Pero hagan el favor.
Vuelvan ustedes atrás y piensen. Imaginen. Una chiquilla de catorce años,
antipática para algunas compañeras, a la que insultaban a diario utilizando su
estrabismo -«Carla, topacio, un ojo para acá y otro para el espacio»-, a la que
alguna vez obligaron a refugiarse en los baños para escapar de agresiones, a la
que llamaban bollera, a la que amenazaban con esa falta de piedad que ciertos
hijos e hijas de la grandísima puta, a la espera de madurar en esplendorosos
adultos, desarrollan ya desde bien jovencitos. Desde niños. Que se lo
pregunten, si no, a los miles de homosexuales que todavía, pese al buen rollo
que todos tenemos ahora, o decimos tener, aún sufren desprecio y acoso en el
colegio. O a los gorditos, a los torpes, a los tímidos, a los cuatro ojos que
no tienen los medios o la entereza de hacerse respetar a hostia limpia. Y a
eso, claro, a la crueldad de las que oficiaron de verdugos, añadamos la actitud
miserable del resto: la cobardía, el lavarse las manos. La indiferencia de los
compañeros de clase, testigos del acoso pero dejando -anuncio de los muy
miserables ciudadanos que serán en el futuro- que las cosas siguieran su curso.

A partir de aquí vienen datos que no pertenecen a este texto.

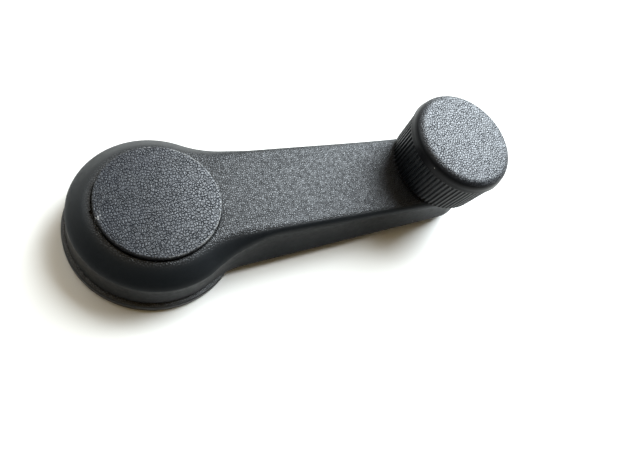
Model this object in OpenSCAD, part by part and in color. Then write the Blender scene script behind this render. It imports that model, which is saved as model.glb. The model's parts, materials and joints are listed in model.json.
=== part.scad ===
// Window crank handle of a car door: a hub that turns on a trim ring, an arm and a fluted knob
// that spins. Millimetres. The origin lies on the hub's axis in the door trim's plane, +Z points
// away from the door and +X runs from the hub to the knob.

/* [Crank] */
// Distance from the hub's axis to the knob's axis
crank_l = 100; // [96:1:112]
// Radius of the hub's flared rim
hub_r = 24.2; // [23.9:0.1:25]
// Height of the hub's top face above the door trim
hub_top = 18.9; // [18.6:0.1:20]
// Height of the arm's top face under the knob
arm_top = 16.5; // [16:0.1:17]
// Radius of the arm's round end at its lower edge
end_r = 15.6; // [14.6:0.1:16.4]
// Distance by which the arm's round end lies beyond the knob's axis
end_shift = 2.3; // [0:0.1:3]
// Angle by which each side of the arm closes towards the knob
arm_taper = 1.9; // [1:0.1:2.5]
// Radius of the hollow corner between hub and arm
corner_r = 26; // [16:1:32]

/* [Trim ring] */
// Outer radius of the trim ring
ring_r = 25.4; // [25.2:0.1:26]
// Height of the trim ring
ring_h = 3; // [2.8:0.1:3.2]
// Gap between the trim ring and the hub's rim
ring_gap = 0.9; // [0.6:0.1:1]

/* [Hub cap] */
// Radius of the hub cap
cap_r = 16.9; // [16.5:0.1:16.9]
// Height by which the cap's edge stands above the hub
cap_step = 1.8; // [1:0.1:2.2]
// Rise of the cap's crown from edge to middle
cap_crown = 0.6; // [0.2:0.1:1]
// Gap between the hub cap and its seat
cap_gap = 0.3; // [0.2:0.05:0.4]

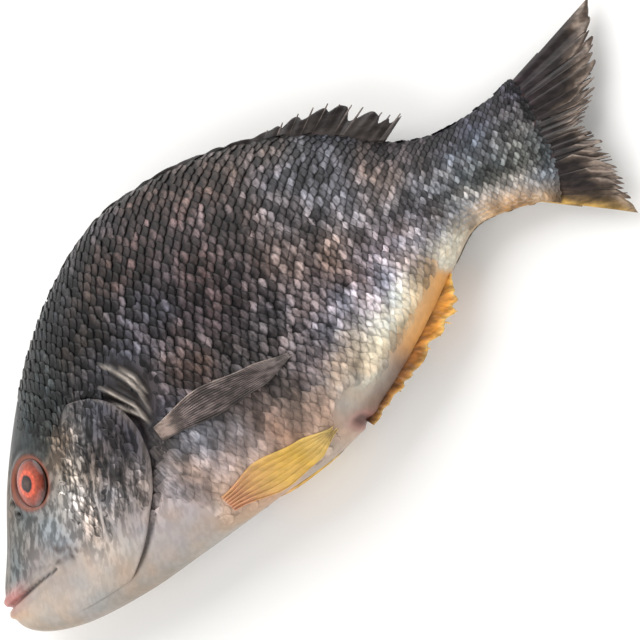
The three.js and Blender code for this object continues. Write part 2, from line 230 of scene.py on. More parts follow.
def face_out(obj):
    """Turns the faces of a closed mesh to point outwards."""
    bm = bmesh.new()
    bm.from_mesh(obj.data)
    bmesh.ops.recalc_face_normals(bm, faces=bm.faces)
    bm.to_mesh(obj.data)
    bm.free()


def closed_plate(name, upper, lower, material, values):
    """A thin closed solid from two facing grids of points, shape (rows, columns, 3)."""
    rows, columns = upper.shape[:2]
    ring = np.concatenate([upper, lower[:, ::-1]], axis=1)
    width = ring.shape[1]
    faces = grid_faces(rows, width, wrap=True).tolist()
    for first, flip in ((0, False), ((rows - 1) * width, True)):
        for c in range(columns - 1):
            quad = [first + c, first + c + 1, first + width - 2 - c, first + width - 1 - c]
            faces.append(quad[::-1] if flip else quad)
    doubled = {k: np.concatenate([v, v[:, ::-1]], axis=1) for k, v in values.items()}
    flat = {k: v.reshape(-1, 3) if v.ndim == 3 else v.ravel() for k, v in doubled.items()}
    obj = make_mesh(name, ring, faces, material=material, values=flat)
    face_out(obj)
    return obj


def report(obj):
    triangles = sum(len(p.vertices) - 2 for p in obj.data.polygons)
    print(f"{obj.name}: {triangles} triangles")


print("a grid of 3 by 4 points has", len(grid_faces(3, 4)), "quads")


# %% [markdown]
# ## Colours of a wet fish
# Skin colour changes over the fish: a near-black back, a purple-brown flank, silver and cream below. No single
# colour would do, and a painted picture isn't needed either. The skin carries its two fish coordinates as
# attributes, and the material looks up a colour ramp from belly to back at a few places along the fish and
# blends between them. A little noise breaks up the bands.

# %% Colours
def srgb(code):
    """Linear colour from sRGB hex."""
    parts = [int(code[i : i + 2], 16) / 255 for i in (0, 2, 4)]
    return tuple(p / 12.92 if p <= 0.04045 else ((p + 0.055) / 1.055) ** 2.4 for p in parts) + (1.0,)


print("the orange of an iris, linear:", [round(c, 3) for c in srgb("cc5438")[:3]])


# %% Add a node
def add(tree, kind, settings=None, *values, **named):
    """Adds a node with its settings and links. Returns its first output in use; that output's .node has the rest.

    values go to the inputs in use, in order, and named ones to inputs by name: numbers, colours or outputs of other
    nodes. Among the settings, stops fills a colour ramp with (place, hex) pairs and take names the output to return.
    """
    node = tree.nodes.new(kind)
    settings = dict(settings or {})
    stops, take = settings.pop("stops", ()), settings.pop("take", None)
    for key, value in settings.items():
        setattr(node, key, value)
    for i, (place, code) in enumerate(stops):
        elements = node.color_ramp.elements
        element = elements[i] if i < len(elements) else elements.new(place)
        element.position, element.color = place, srgb(code)
    in_use = [socket for socket in node.inputs if socket.enabled]
    by_name = [(node.inputs[name.replace("_", " ")], value) for name, value in named.items()]
    for socket, value in list(zip(in_use, values)) + by_name:
        if isinstance(value, bpy.types.NodeSocket):
            tree.links.new(value, socket)
        else:
            socket.default_value = value
    return node.outputs[take] if take else next((socket for socket in node.outputs if socket.enabled), None)


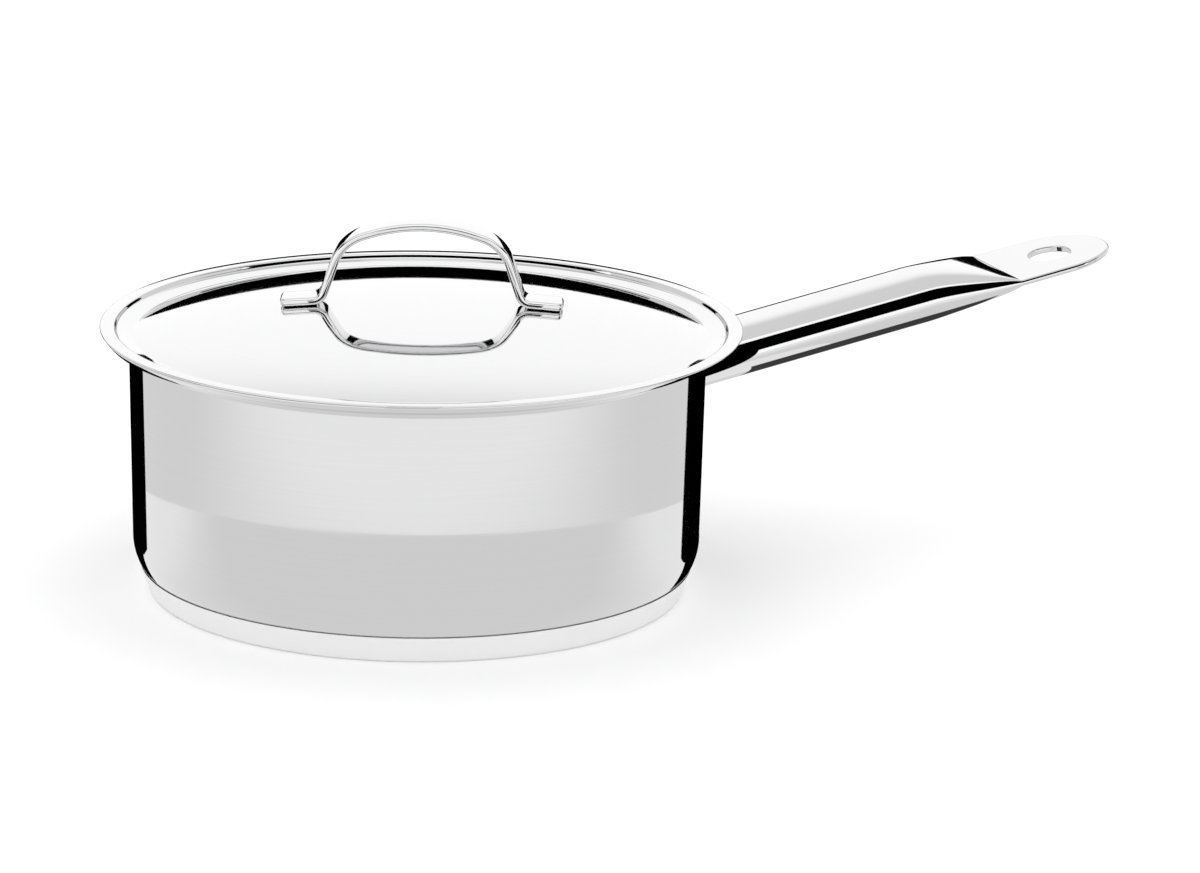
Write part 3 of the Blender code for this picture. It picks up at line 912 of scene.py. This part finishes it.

El silencio de los borregos, o las borregas, que nunca consideran la tragedia
asunto suyo, a menos que les toque a ellos. Y el colegio, claro. Esos dignos
profesores, resultado directo de la sociedad disparatada en la que vivimos,
cuya escarmentada vocación consiste en pasar inadvertidos, no meterse en
problemas con los padres y cobrar a fin de mes. Los que vieron lo que ocurría y
miraron a otro lado, argumentando lo de siempre: «Son cosas de crías». Líos de
niñas. Y mientras, Carla, pidiendo a su hermana mayor que la acompañara a la
puerta del colegio. La pobre. Para protegerla.
Faltaba, claro, el
Gólgota de las redes sociales. El territorio donde toda vileza, toda ruindad,
tiene su asiento impune. Allí, la crucifixión de Carla fue completa. Insultos,
calumnias, coro de divertidos tuiteros que, como tiburones, acudieron al olor
de la sangre. Más bromas, más mofas. Más ojos bizcos, más bollera. Y los que
sabían, y los que no saben, que son la mayor parte, pero se lo pasan de cine
con la masacre, riendo a costa del asunto. La habitual risa de las ratas. Hasta
que, incapaz de soportarlo, con el mundo encima, tal como puede caerte cuando
tienes catorce años, Carla no pudo más, caminó hasta el borde de un acantilado
y se arrojó por él.
Ignoro cómo fue la
reacción posterior en su colegio. Imagino, como siempre, a las compis de clase
abrazadas entre lágrimas como en las series de televisión, cosa que les
encanta, haciéndose fotos con los móviles mientras pondrían mensajitos en plan
Carla no te olvidamos, y muñequitos de peluche, y velas encendidas y flores, y
todas esas gilipolleces con las que despedimos, barato, a los infelices a
quienes suelen despachar nuestra cobardía, envidia, incompetencia, crueldad,
desidia o estupidez. Pero, en fin. Ya que hay sentencia de por medio, espero
que, con ella en la mano, la madre de Carla le saque ahora, por vía judicial,
los tuétanos a ese colegio miserable que fue cómplice pasivo de la canallada
cometida con su hija. Porque al final, ni escozores ni arrepentimientos ni gaitas
en vinagre. En este mundo de mierda, lo único que de verdad duele, de verdad
castiga, de verdad remuerde, es que te saquen la pasta.